The branch of comparative literature concerned with the relations between literature and the other arts — visual art, music, film — including the theory of interart comparison, ekphrasis, adaptation, and intermediality.

Scope

Covers the comparative study of literature in relation to the other arts: the classical doctrine of the sister arts and Lessing's challenge to it, the verbal-visual relation and ekphrasis, literature and music, and contemporary theories of adaptation and intermediality. It treats relations across media rather than within a single art.

Sub-topics

Core questions

  • On what basis can literature be compared with the non-verbal arts?
  • What are the specific capacities and limits of verbal versus visual or musical media?
  • How does literature represent or evoke the other arts, as in ekphrasis?
  • How do works move between media through adaptation and intermedial reference?

Key theories

Limits of the comparison of the arts
Wellek and Warren cautioned that the analogy between literature and the other arts is often loose and metaphorical, and called for rigor in interart comparison.
The limits of poetry and painting
Lessing argued in Laocoön that poetry is an art of time suited to action and painting an art of space suited to bodies, founding the systematic comparison of verbal and visual media.
Picture theory and the imagetext
Mitchell analyzed the entanglement of word and image, arguing against any simple separation and theorizing the 'imagetext' as a composite verbal-visual form.
Intermediality
Rajewsky distinguished kinds of intermediality — medial transposition, media combination, and intermedial reference — to specify how literature relates to and invokes other media.

History

The doctrine of ut pictura poesis — that poetry is like painting — descends from Horace and Renaissance theory; Lessing's 1766 Laocoön sharply distinguished the temporal and spatial arts.
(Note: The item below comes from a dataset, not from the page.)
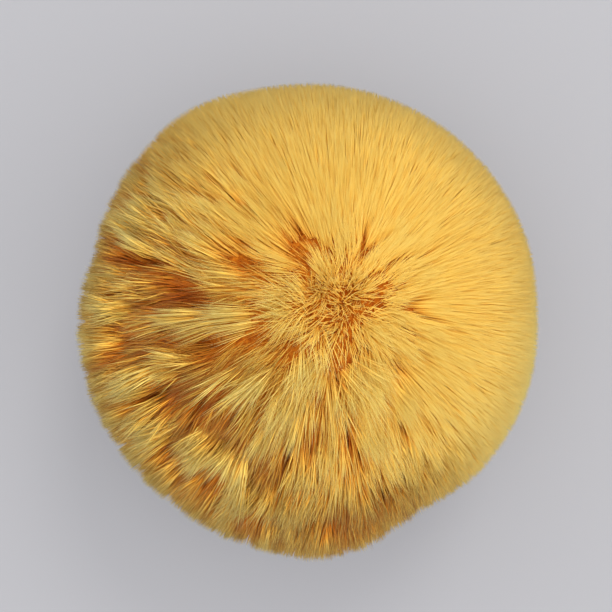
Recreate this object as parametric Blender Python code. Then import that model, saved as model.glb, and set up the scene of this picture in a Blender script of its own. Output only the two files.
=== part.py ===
"""A round pom pom of long-pile fur, resting on a flat surface.

The pom pom is one solid. Its backing is a small ball, a little to one side of
the middle, and three-sided locks of pile stand on every facet of it. They
reach out to one rounded outer surface. The locks underneath are shorter, and
their ends lie level on the surface that the pom pom rests on.

Metres, +Z up, +X to the right and +Y away. The origin is on the resting
surface, under the middle of the pom pom.
"""

import math
import random

import bmesh
import bpy
from mathutils import Vector

# The pile's outer surface
POM_DIAMETER = 0.122
PRESSED_DEPTH = 0.0050
POM_RADIUS = POM_DIAMETER / 2
POM_CENTRE = Vector((0.0, 0.0, POM_RADIUS - PRESSED_DEPTH))

# Where the outer surface stands out or draws in, as seen from above. Azimuth
# runs from +X towards +Y.
SWELL_HALF_WIDTH_DEG = 13.0
SWELLS = (
    {"azimuth_deg": 270.0, "rise": 0.0026},
    {"azimuth_deg": 120.0, "rise": 0.0014},
    {"azimuth_deg": 165.0, "rise": -0.0026},
    {"azimuth_deg": 300.0, "rise": -0.0020},
)

# The backing ball that the pile grows from
BACKING_RADIUS = 0.027
BACKING_CENTRE = POM_CENTRE + Vector((0.0085, 0.0040, -0.0015))

# The locks of pile, one on each facet of the backing
LOCK_COUNT = 300
FACET_JITTER = 0.26
FACET_SMOOTHINGS = 2
SHORTEST_SHARE = 0.95
TIP_LEAN = 0.0022
DROOP = 0.0012
FLOOR_END_WIDTH = 0.66
SEED = 11

# A lock's cross-sections: how far each lies from root to tip, and its width
# as a share of the facet seen from the backing's centre.
LOCK_SECTIONS = (
    {"reach": 0.00, "width": 0.84},
    {"reach": 0.44, "width": 0.82},
    {"reach": 0.76, "width": 0.66},
    {"reach": 1.00, "width": 0.17},
)

PILE_COLOUR = (0.79, 0.45, 0.09, 1.0)
PILE_ROUGHNESS = 0.9
SMOOTH_UNDER_DEG = 50.0


def clear_scene():
    """Remove the startup objects."""
    for obj in list(bpy.data.objects):
        bpy.data.objects.remove(obj, do_unlink=True)


def pile_material():
    """Golden yellow pile."""
    material = bpy.data.materials.new("golden_pile")
    material.use_nodes = True
    shader = material.node_tree.nodes["Principled BSDF"]
    shader.inputs["Base Color"].default_value = PILE_COLOUR
    shader.inputs["Roughness"].default_value = PILE_ROUGHNESS
    shader.inputs["Metallic"].default_value = 0.0
    return material


def uneven(dice):
    """A vector with each coordinate between -1 and 1."""
    return Vector([dice.uniform(-1.0, 1.0) for _ in range(3)])


def scattered_directions(count, dice):
    """Unit vectors spread over a sphere on a golden spiral, each nudged a little."""
    golden_turn = math.pi * (3.0 - math.sqrt(5.0))
    spacing = math.sqrt(4.0 * math.pi / count)
    directions = []
    for index in range(count):
        height = 1.0 - (2.0 * index + 1.0) / count
        level = math.sqrt(1.0 - height * height)
        turn = index * golden_turn
        even = Vector((level * math.cos(turn), level * math.sin(turn), height))
        nudge = uneven(dice) * FACET_JITTER * spacing
        directions.append((even + nudge).normalized())
    return directions


def facetted_ball(bm, dice):
    """The backing as a unit ball of LOCK_COUNT three-sided facets of uneven size."""
    corner_count = LOCK_COUNT // 2 + 2
    for direction in scattered_directions(corner_count, dice):
        bm.verts.new(direction)
    bmesh.ops.convex_hull(bm, input=bm.verts[:])
    for _ in range(FACET_SMOOTHINGS):
        bmesh.ops.smooth_vert(bm, verts=bm.verts[:], factor=0.5, use_axis_x=True,
                              use_axis_y=True, use_axis_z=True)
        for vert in bm.verts:
            vert.co.normalize()
    bmesh.ops.recalc_face_normals(bm, faces=bm.faces[:])


def turn_a_facet_down(bm):
    """Turn the ball so that one facet faces the point under the pom pom's middle."""
    straight_down = Vector((0.0, 0.0, 0.0)) - BACKING_CENTRE
    lowest = min(bm.faces, key=lambda face: face.calc_center_median().z)
    middle = lowest.calc_center_median()
    turn = middle.rotation_difference(straight_down)
    for vert in bm.verts:
        vert.co.rotate(turn)


def swell(direction):
    """How far the outer surface stands out in this direction from the middle."""
    azimuth = math.degrees(math.atan2(direction.y, direction.x))
    level = math.hypot(direction.x, direction.y) ** 4
    total = 0.0
    for row in SWELLS:
        apart = (azimuth - row["azimuth_deg"] + 180.0) % 360.0 - 180.0
        total += row["rise"] * math.exp(-((apart / SWELL_HALF_WIDTH_DEG) ** 2))
    return total * level


def outer_distance(direction):
    """From the backing's centre to the pile's outer surface, in this direction."""
    offset = BACKING_CENTRE - POM_CENTRE
    along = offset.dot(direction)
    radius = POM_RADIUS
    for _ in range(2):
        distance = -along + math.sqrt(along * along - offset.length_squared + radius ** 2)
        radius = POM_RADIUS + swell((offset + direction * distance).normalized())
    return distance


def floor_distance(direction):
    """From the backing's centre to the resting surface, in this direction."""
    if direction.z >= 0.0:
        return math.inf
    return BACKING_CENTRE.z / -direction.z


def plan_lock(corners, dice):
    """What sets one lock's shape: its axis, length, lean and corner directions."""
    axis = sum(corners, Vector()).normalized()
    outer = outer_distance(axis)
    on_floor = floor_distance(axis) < outer
    length = BACKING_RADIUS + (outer - BACKING_RADIUS) * dice.uniform(SHORTEST_SHARE, 1.0)
    sideways = uneven(dice) * TIP_LEAN
    lean = sideways - axis * sideways.dot(axis) + Vector((0.0, 0.0, -DROOP))
    return {
        "axis": axis,
        "corners": corners,
        "on_floor": on_floor,
        "length": floor_distance(axis) if on_floor else length,
        "lean": Vector() if on_floor else lean,
    }


def section_points(lock, section):
    """The corners of one cross-section of a lock, none of them below the floor."""
    at_floor = lock["on_floor"] and section is LOCK_SECTIONS[-1]
    width = FLOOR_END_WIDTH if at_floor else section["width"]
    reach = section["reach"]
    distance = BACKING_RADIUS + (lock["length"] - BACKING_RADIUS) * reach
    points = []
    for corner in lock["corners"]:
        direction = lock["axis"].lerp(corner, width)
        arm = direction * distance + lock["lean"] * reach * reach
        if at_floor or BACKING_CENTRE.z + arm.z < 0.0:
            arm *= BACKING_CENTRE.z / -arm.z
        points.append(BACKING_CENTRE + arm)
    return points


def number_corners(bm, faces):
    """Write each face's place in the list on it, and each corner's place in its face."""
    lock_number = bm.faces.layers.int["lock"]
    corner_number = bm.verts.layers.int["corner"]
    for index, face in enumerate(faces):
        face[lock_number] = index
        for place, vert in enumerate(face.verts):
            vert[corner_number] = place


def move_corners(bm, faces, locks, section):
    """Put each face's corners on its own lock's cross-section."""
    lock_number = bm.faces.layers.int["lock"]
    corner_number = bm.verts.layers.int["corner"]
    for face in faces:
        points = section_points(locks[face[lock_number]], section)
        for vert in face.verts:
            vert.co = points[vert[corner_number]]


def grow_locks(bm, dice):
    """Raise a lock on each facet, with a parting between it and the next ones."""
    faces = bm.faces[:]
    facet_corners = bm.verts[:]
    bmesh.ops.inset_individual(bm, faces=faces, thickness=0.0)
    number_corners(bm, faces)
    locks = [plan_lock([vert.co.copy() for vert in face.verts], dice) for face in faces]
    for vert in facet_corners:
        vert.co = BACKING_CENTRE + vert.co * BACKING_RADIUS
    move_corners(bm, faces, locks, LOCK_SECTIONS[0])
    for section in LOCK_SECTIONS[1:]:
        faces = bmesh.ops.extrude_discrete_faces(bm, faces=faces)["faces"]
        move_corners(bm, faces, locks, section)


def centre_over_origin(bm):
    """Slide the pom pom level, until the middle of its box is over the origin."""
    for axis in (0, 1):
        places = [vert.co[axis] for vert in bm.verts]
        middle = (min(places) + max(places)) / 2.0
        for vert in bm.verts:
            vert.co[axis] -= middle


def make_pompom(collection):
    """The pom pom as one mesh object."""
    dice = random.Random(SEED)
    bm = bmesh.new()
    bm.faces.layers.int.new("lock")
    bm.verts.layers.int.new("corner")
    facetted_ball(bm, dice)
    turn_a_facet_down(bm)
    grow_locks(bm, dice)
    centre_over_origin(bm)
    bmesh.ops.recalc_face_normals(bm, faces=bm.faces[:])
    mesh = bpy.data.meshes.new("pompom")
    bm.to_mesh(mesh)
    bm.free()
    mesh.materials.append(pile_material())
    mesh.shade_smooth()
    mesh.set_sharp_from_angle(angle=math.radians(SMOOTH_UNDER_DEG))
    pompom = bpy.data.objects.new("pompom", mesh)
    collection.objects.link(pompom)
    return pompom


def main():
    clear_scene()
    collection = bpy.data.collections.new("Pom_pom")
    bpy.context.scene.collection.children.link(collection)
    make_pompom(collection)


main()
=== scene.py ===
# Fluffy pom pom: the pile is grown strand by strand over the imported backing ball.
import math
import random

import bmesh
import bpy
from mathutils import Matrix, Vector


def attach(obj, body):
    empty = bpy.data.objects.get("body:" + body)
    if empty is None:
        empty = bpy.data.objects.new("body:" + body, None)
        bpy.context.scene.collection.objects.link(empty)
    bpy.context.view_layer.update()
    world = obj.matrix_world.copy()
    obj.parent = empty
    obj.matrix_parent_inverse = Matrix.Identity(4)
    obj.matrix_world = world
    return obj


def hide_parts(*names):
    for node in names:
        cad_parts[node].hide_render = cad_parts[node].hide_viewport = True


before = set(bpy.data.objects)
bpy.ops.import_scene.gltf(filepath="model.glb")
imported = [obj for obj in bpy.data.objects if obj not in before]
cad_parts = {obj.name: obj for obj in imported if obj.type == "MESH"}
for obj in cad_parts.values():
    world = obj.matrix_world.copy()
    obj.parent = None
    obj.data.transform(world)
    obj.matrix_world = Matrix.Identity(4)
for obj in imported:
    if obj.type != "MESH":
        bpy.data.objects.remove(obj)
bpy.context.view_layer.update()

# The ball as a whole, in metres. The backing sits off-centre, so the pile
# parts a little right of and beyond the middle.
ball = {
    "centre": Vector((-0.0002, 0.00137, 0.0560)),
    "radius": 0.0605,
    "backingOffset": Vector((0.0085, 0.0040, -0.0015)),
    "backingRadius": 0.027,
    "swellWidth": 13.0,
    "swells": (  # turn, and how far the surface stands out there
        (273.0, 0.0029), (251.0, 0.0012), (120.0, 0.0016),
        (165.0, -0.0020), (300.0, -0.0021), (2.0, -0.0008),
    ),
    "floorGap": 0.0004,
}
backing = ball["centre"] + ball["backingOffset"]


def swellAt(direction):
    # how far the pile's surface stands out or draws in, strongest at the sides
    azimuth = math.degrees(math.atan2(direction.y, direction.x))
    level = math.hypot(direction.x, direction.y) ** 4
    total = 0.0
    for turn, rise in ball["swells"]:
        apart = (azimuth - turn + 180.0) % 360.0 - 180.0
        total += rise * math.exp(-((apart / ball["swellWidth"]) ** 2))
    return total * level


def pileReach(direction):
    # from the backing's centre to the ends of the pile, or to the floor
    offset = ball["backingOffset"]
    along = offset.dot(direction)
    radius = ball["radius"]
    for _ in range(2):
        reach = -along + math.sqrt(along * along - offset.length_squared + radius ** 2)
        radius = ball["radius"] + swellAt((offset + direction * reach).normalized())
    if direction.z < 0.0:
        reach = min(reach, (backing.z - ball["floorGap"]) / -direction.z)
    return reach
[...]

Twentieth-century comparative literature theorized interart comparison cautiously (Wellek and Warren, 1949), while the visual-culture and intermediality turns, including Mitchell's 1994 Picture Theory and Rajewsky's 2005 taxonomy, renewed the field across media.

Debates

Kinship versus specificity of the media
Whether literature and the other arts share enough common ground for systematic comparison or whether each medium's specific capacities, as Lessing argued, set firm limits to the analogy.

Key figures

  • Gotthold Ephraim Lessing
  • René Wellek
  • W. J. T. Mitchell
  • Irina Rajewsky

Related topics

Seminal works

  • lessing1984
  • wellekwarren1949
  • mitchell1994
  • rajewsky2005

Frequently asked questions

What is ut pictura poesis?
A Latin phrase from Horace meaning 'as is painting, so is poetry'. It became the slogan of the Renaissance doctrine of the sister arts, asserting a close kinship between poetry and painting that Lessing later challenged by stressing each medium's distinct nature.